> _Data block_:
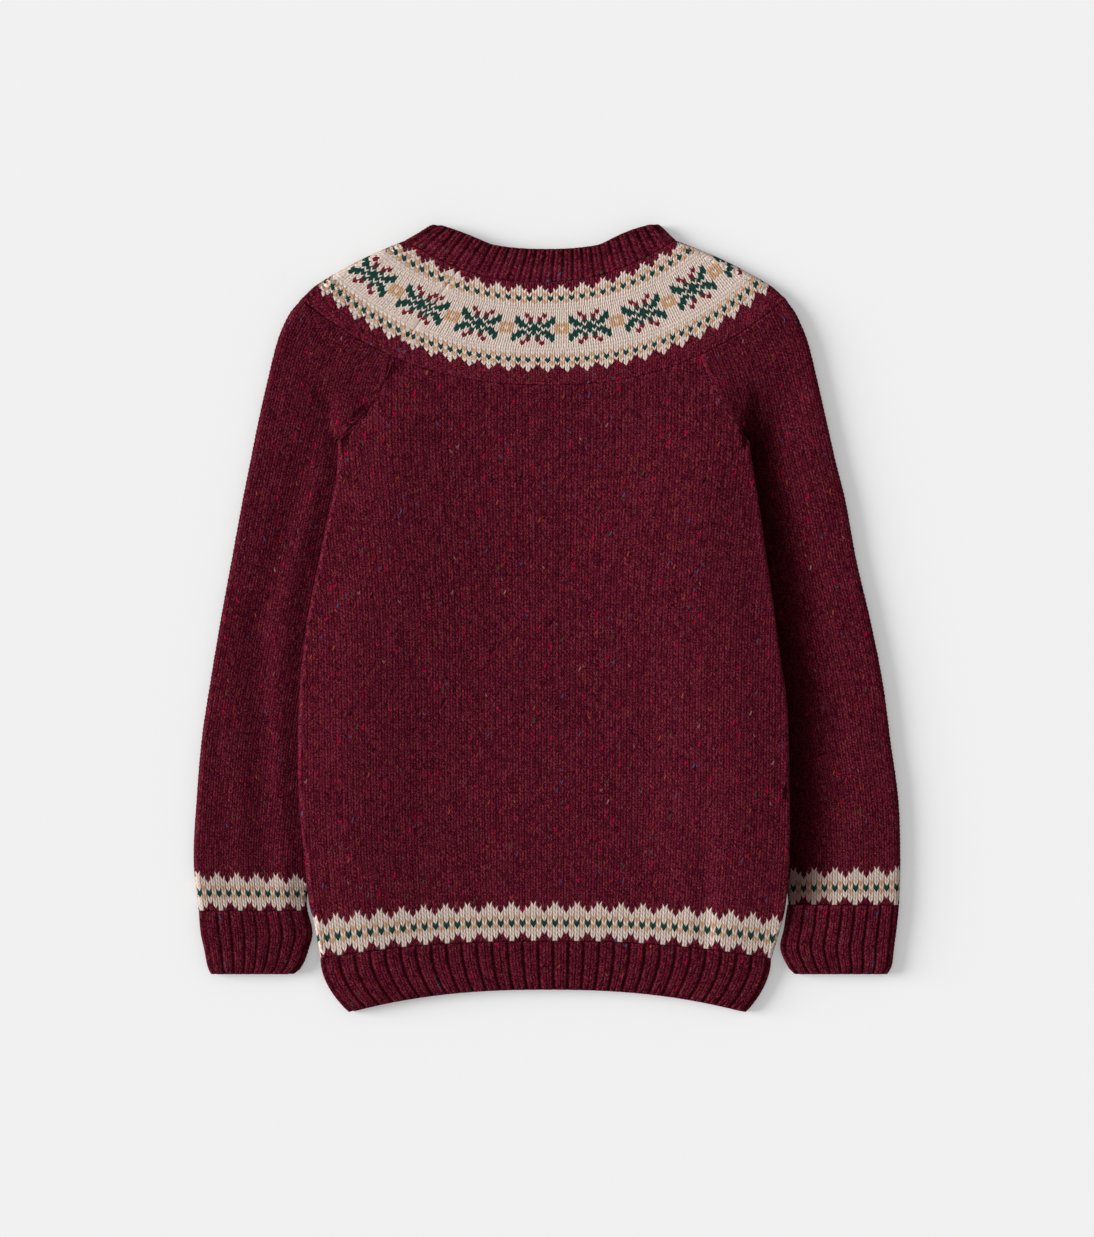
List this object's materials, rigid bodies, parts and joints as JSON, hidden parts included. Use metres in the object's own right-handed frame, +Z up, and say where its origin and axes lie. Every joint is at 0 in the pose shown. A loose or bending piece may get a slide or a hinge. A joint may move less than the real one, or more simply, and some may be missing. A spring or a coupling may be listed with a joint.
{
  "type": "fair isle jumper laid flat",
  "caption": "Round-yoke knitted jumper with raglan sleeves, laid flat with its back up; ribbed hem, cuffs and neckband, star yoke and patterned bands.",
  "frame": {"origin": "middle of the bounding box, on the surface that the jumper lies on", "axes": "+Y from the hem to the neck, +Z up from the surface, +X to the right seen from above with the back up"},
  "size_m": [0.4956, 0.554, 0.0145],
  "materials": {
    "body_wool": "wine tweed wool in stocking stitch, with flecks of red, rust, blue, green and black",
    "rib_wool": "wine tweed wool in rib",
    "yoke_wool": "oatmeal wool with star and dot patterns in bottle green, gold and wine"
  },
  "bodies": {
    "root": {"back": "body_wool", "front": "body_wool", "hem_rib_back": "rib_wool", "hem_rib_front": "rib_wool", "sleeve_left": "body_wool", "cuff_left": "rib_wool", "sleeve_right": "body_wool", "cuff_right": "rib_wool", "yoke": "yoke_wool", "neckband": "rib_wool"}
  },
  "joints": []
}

> _What you have to do_:
Set out the complete listing exactly as shown.

> _Written response_:
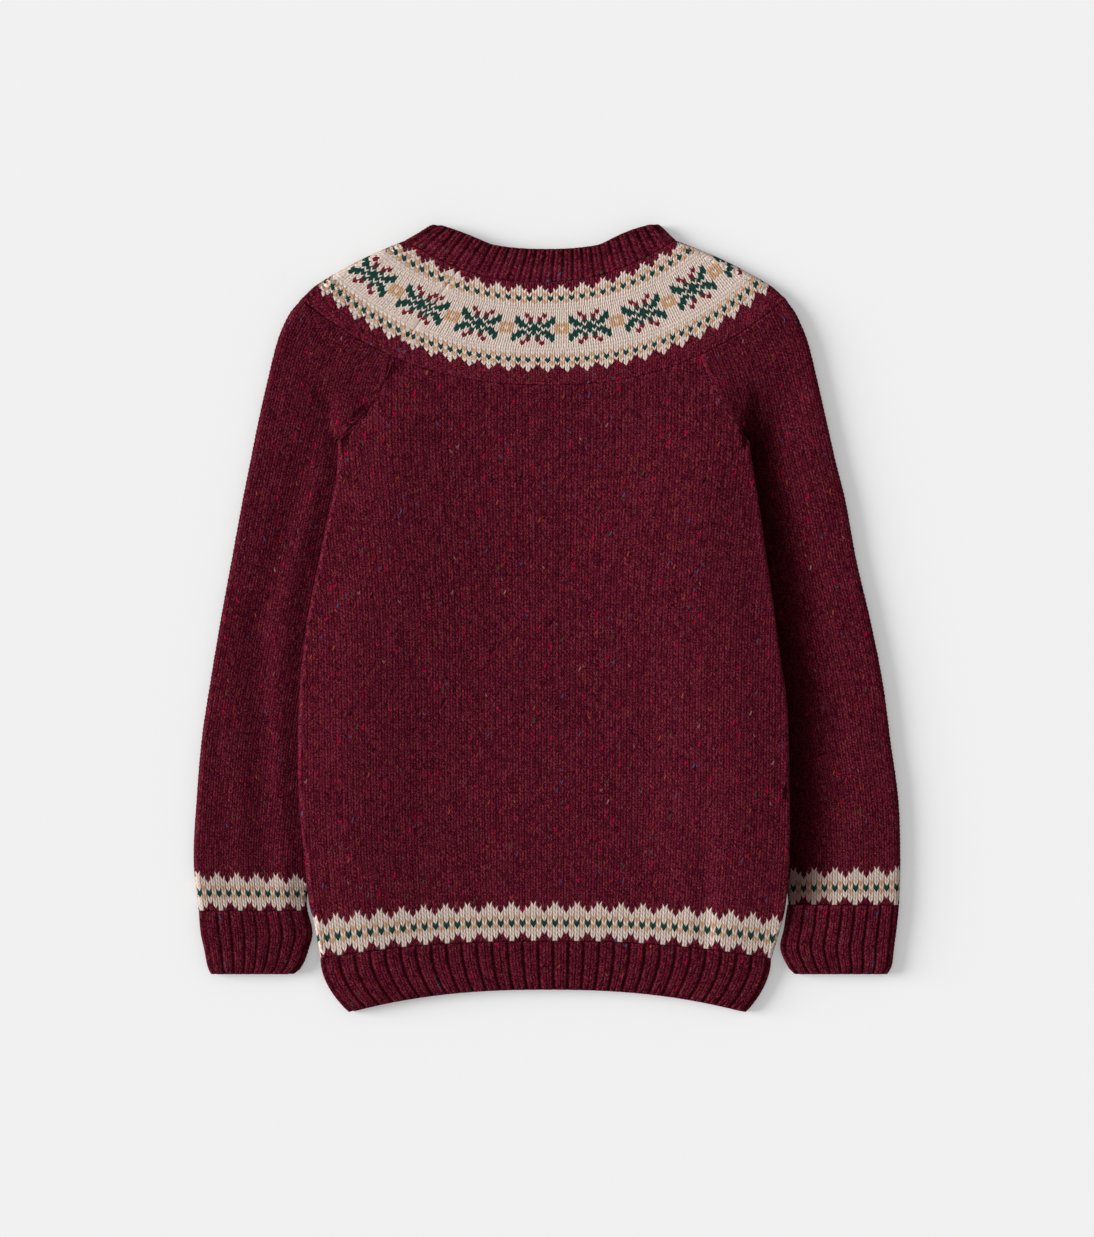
List this object's materials, rigid bodies, parts and joints as JSON, hidden parts included. Use metres in the object's own right-handed frame, +Z up, and say where its origin and axes lie. Every joint is at 0 in the pose shown. A loose or bending piece may get a slide or a hinge. A joint may move less than the real one, or more simply, and some may be missing. A spring or a coupling may be listed with a joint.
{
  "type": "fair isle jumper laid flat",
  "caption": "Round-yoke knitted jumper with raglan sleeves, laid flat with its back up; ribbed hem, cuffs and neckband, star yoke and patterned bands.",
  "frame": {"origin": "middle of the bounding box, on the surface that the jumper lies on", "axes": "+Y from the hem to the neck, +Z up from the surface, +X to the right seen from above with the back up"},
  "size_m": [0.4956, 0.554, 0.0145],
  "materials": {
    "body_wool": "wine tweed wool in stocking stitch, with flecks of red, rust, blue, green and black",
    "rib_wool": "wine tweed wool in rib",
    "yoke_wool": "oatmeal wool with star and dot patterns in bottle green, gold and wine"
  },
  "bodies": {
    "root": {"back": "body_wool", "front": "body_wool", "hem_rib_back": "rib_wool", "hem_rib_front": "rib_wool", "sleeve_left": "body_wool", "cuff_left": "rib_wool", "sleeve_right": "body_wool", "cuff_right": "rib_wool", "yoke": "yoke_wool", "neckband": "rib_wool"}
  },
  "joints": []
}